:: Records for this task ::
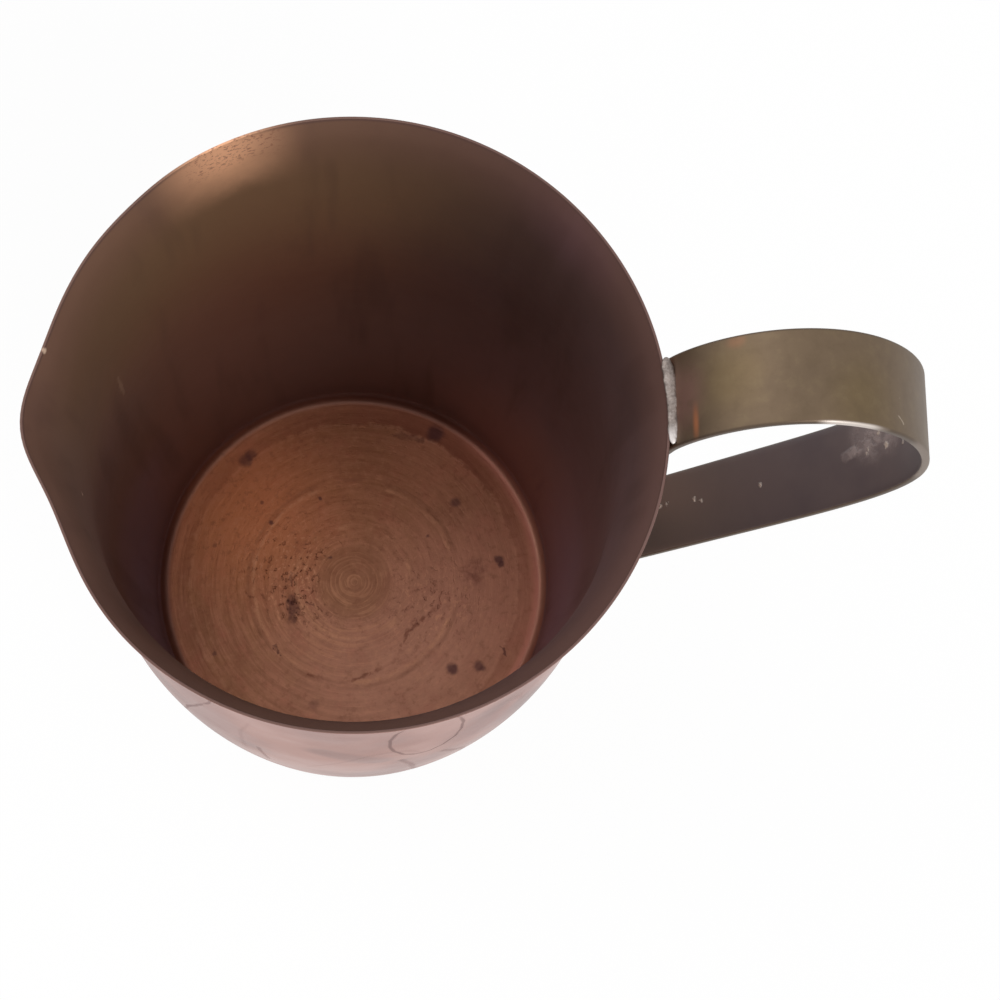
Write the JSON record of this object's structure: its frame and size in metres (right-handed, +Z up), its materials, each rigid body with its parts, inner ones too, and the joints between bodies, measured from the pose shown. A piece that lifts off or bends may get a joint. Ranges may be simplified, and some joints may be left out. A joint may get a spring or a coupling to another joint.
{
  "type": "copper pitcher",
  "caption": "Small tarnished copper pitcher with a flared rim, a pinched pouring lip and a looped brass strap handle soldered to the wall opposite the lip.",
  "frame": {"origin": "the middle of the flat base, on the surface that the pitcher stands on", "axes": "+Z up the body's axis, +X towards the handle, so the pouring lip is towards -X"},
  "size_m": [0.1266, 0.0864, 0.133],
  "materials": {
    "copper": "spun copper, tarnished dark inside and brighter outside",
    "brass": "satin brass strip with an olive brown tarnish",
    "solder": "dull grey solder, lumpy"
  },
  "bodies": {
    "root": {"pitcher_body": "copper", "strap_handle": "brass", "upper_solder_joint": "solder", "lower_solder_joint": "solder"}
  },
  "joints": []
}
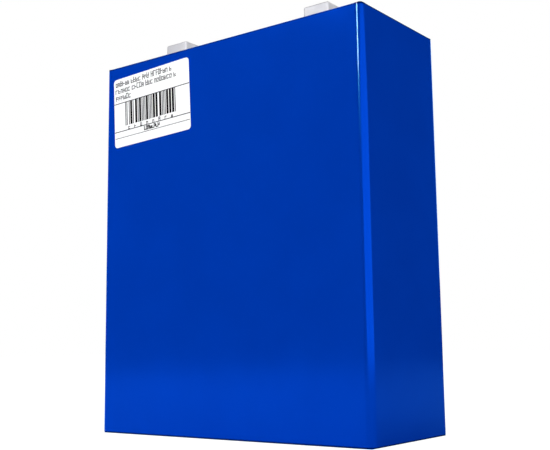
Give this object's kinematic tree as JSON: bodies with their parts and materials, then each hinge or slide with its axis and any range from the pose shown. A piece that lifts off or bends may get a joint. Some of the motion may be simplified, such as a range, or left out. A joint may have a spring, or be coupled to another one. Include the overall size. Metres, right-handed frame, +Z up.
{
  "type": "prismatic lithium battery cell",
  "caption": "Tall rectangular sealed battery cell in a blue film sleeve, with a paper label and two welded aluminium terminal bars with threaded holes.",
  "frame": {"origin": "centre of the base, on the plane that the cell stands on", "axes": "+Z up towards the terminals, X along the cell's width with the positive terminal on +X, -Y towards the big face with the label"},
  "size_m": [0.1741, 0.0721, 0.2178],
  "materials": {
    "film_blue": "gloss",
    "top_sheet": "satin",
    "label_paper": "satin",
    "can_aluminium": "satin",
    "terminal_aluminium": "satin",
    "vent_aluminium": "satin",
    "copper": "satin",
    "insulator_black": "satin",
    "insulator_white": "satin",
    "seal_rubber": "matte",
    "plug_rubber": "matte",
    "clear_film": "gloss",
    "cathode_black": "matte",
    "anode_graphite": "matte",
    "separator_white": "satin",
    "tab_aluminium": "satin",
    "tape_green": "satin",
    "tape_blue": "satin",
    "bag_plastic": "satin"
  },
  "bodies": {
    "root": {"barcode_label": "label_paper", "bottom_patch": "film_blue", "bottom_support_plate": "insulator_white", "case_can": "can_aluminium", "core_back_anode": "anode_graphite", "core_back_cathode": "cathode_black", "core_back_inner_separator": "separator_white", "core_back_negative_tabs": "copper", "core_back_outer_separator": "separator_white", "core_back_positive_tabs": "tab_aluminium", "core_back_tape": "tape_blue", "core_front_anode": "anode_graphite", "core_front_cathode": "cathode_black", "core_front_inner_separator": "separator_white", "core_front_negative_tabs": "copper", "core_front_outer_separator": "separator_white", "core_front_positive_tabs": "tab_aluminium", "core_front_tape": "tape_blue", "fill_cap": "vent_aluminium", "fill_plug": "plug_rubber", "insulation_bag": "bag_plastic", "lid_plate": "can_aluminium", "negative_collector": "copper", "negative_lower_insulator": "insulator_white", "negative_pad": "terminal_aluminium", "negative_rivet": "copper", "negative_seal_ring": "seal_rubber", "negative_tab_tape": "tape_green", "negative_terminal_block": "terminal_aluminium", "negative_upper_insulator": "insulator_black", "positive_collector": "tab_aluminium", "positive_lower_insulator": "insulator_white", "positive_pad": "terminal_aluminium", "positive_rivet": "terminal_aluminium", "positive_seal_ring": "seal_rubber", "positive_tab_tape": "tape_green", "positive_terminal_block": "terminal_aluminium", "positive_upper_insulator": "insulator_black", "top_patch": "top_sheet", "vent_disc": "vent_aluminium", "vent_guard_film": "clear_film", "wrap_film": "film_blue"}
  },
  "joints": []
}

:: Written request ::
Copy each entry exactly, with nothing added or dropped.

:: Written answer ::
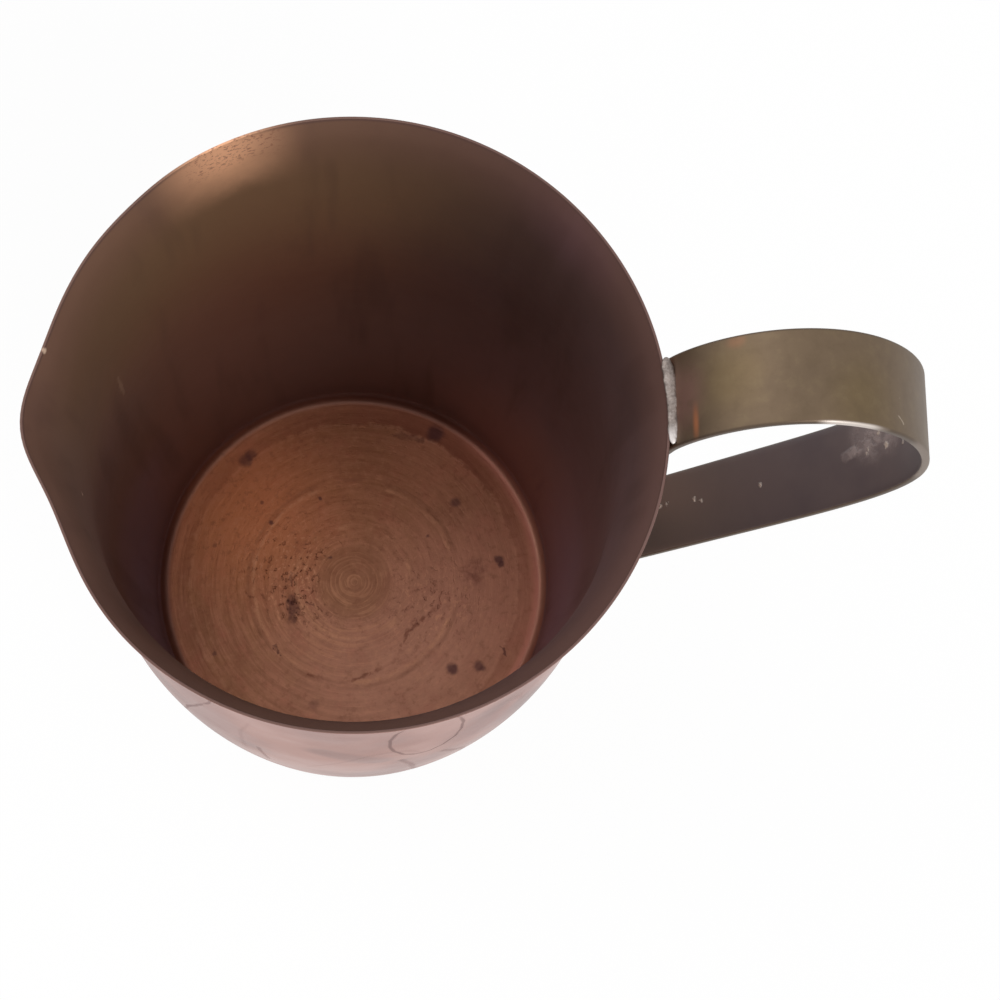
Write the JSON record of this object's structure: its frame and size in metres (right-handed, +Z up), its materials, each rigid body with its parts, inner ones too, and the joints between bodies, measured from the pose shown. A piece that lifts off or bends may get a joint. Ranges may be simplified, and some joints may be left out. A joint may get a spring or a coupling to another joint.
{
  "type": "copper pitcher",
  "caption": "Small tarnished copper pitcher with a flared rim, a pinched pouring lip and a looped brass strap handle soldered to the wall opposite the lip.",
  "frame": {"origin": "the middle of the flat base, on the surface that the pitcher stands on", "axes": "+Z up the body's axis, +X towards the handle, so the pouring lip is towards -X"},
  "size_m": [0.1266, 0.0864, 0.133],
  "materials": {
    "copper": "spun copper, tarnished dark inside and brighter outside",
    "brass": "satin brass strip with an olive brown tarnish",
    "solder": "dull grey solder, lumpy"
  },
  "bodies": {
    "root": {"pitcher_body": "copper", "strap_handle": "brass", "upper_solder_joint": "solder", "lower_solder_joint": "solder"}
  },
  "joints": []
}
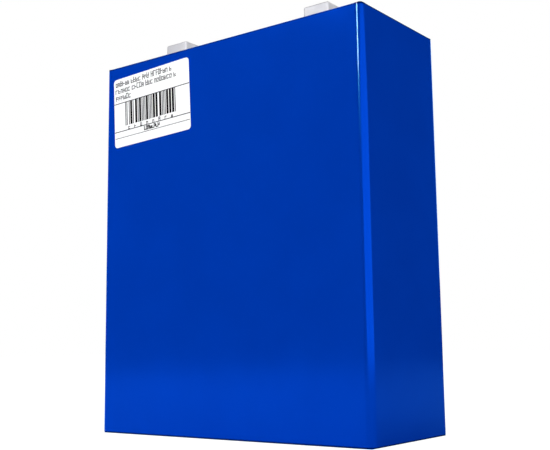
Give this object's kinematic tree as JSON: bodies with their parts and materials, then each hinge or slide with its axis and any range from the pose shown. A piece that lifts off or bends may get a joint. Some of the motion may be simplified, such as a range, or left out. A joint may have a spring, or be coupled to another one. Include the overall size. Metres, right-handed frame, +Z up.
{
  "type": "prismatic lithium battery cell",
  "caption": "Tall rectangular sealed battery cell in a blue film sleeve, with a paper label and two welded aluminium terminal bars with threaded holes.",
  "frame": {"origin": "centre of the base, on the plane that the cell stands on", "axes": "+Z up towards the terminals, X along the cell's width with the positive terminal on +X, -Y towards the big face with the label"},
  "size_m": [0.1741, 0.0721, 0.2178],
  "materials": {
    "film_blue": "gloss",
    "top_sheet": "satin",
    "label_paper": "satin",
    "can_aluminium": "satin",
    "terminal_aluminium": "satin",
    "vent_aluminium": "satin",
    "copper": "satin",
    "insulator_black": "satin",
    "insulator_white": "satin",
    "seal_rubber": "matte",
    "plug_rubber": "matte",
    "clear_film": "gloss",
    "cathode_black": "matte",
    "anode_graphite": "matte",
    "separator_white": "satin",
    "tab_aluminium": "satin",
    "tape_green": "satin",
    "tape_blue": "satin",
    "bag_plastic": "satin"
  },
  "bodies": {
    "root": {"barcode_label": "label_paper", "bottom_patch": "film_blue", "bottom_support_plate": "insulator_white", "case_can": "can_aluminium", "core_back_anode": "anode_graphite", "core_back_cathode": "cathode_black", "core_back_inner_separator": "separator_white", "core_back_negative_tabs": "copper", "core_back_outer_separator": "separator_white", "core_back_positive_tabs": "tab_aluminium", "core_back_tape": "tape_blue", "core_front_anode": "anode_graphite", "core_front_cathode": "cathode_black", "core_front_inner_separator": "separator_white", "core_front_negative_tabs": "copper", "core_front_outer_separator": "separator_white", "core_front_positive_tabs": "tab_aluminium", "core_front_tape": "tape_blue", "fill_cap": "vent_aluminium", "fill_plug": "plug_rubber", "insulation_bag": "bag_plastic", "lid_plate": "can_aluminium", "negative_collector": "copper", "negative_lower_insulator": "insulator_white", "negative_pad": "terminal_aluminium", "negative_rivet": "copper", "negative_seal_ring": "seal_rubber", "negative_tab_tape": "tape_green", "negative_terminal_block": "terminal_aluminium", "negative_upper_insulator": "insulator_black", "positive_collector": "tab_aluminium", "positive_lower_insulator": "insulator_white", "positive_pad": "terminal_aluminium", "positive_rivet": "terminal_aluminium", "positive_seal_ring": "seal_rubber", "positive_tab_tape": "tape_green", "positive_terminal_block": "terminal_aluminium", "positive_upper_insulator": "insulator_black", "top_patch": "top_sheet", "vent_disc": "vent_aluminium", "vent_guard_film": "clear_film", "wrap_film": "film_blue"}
  },
  "joints": []
}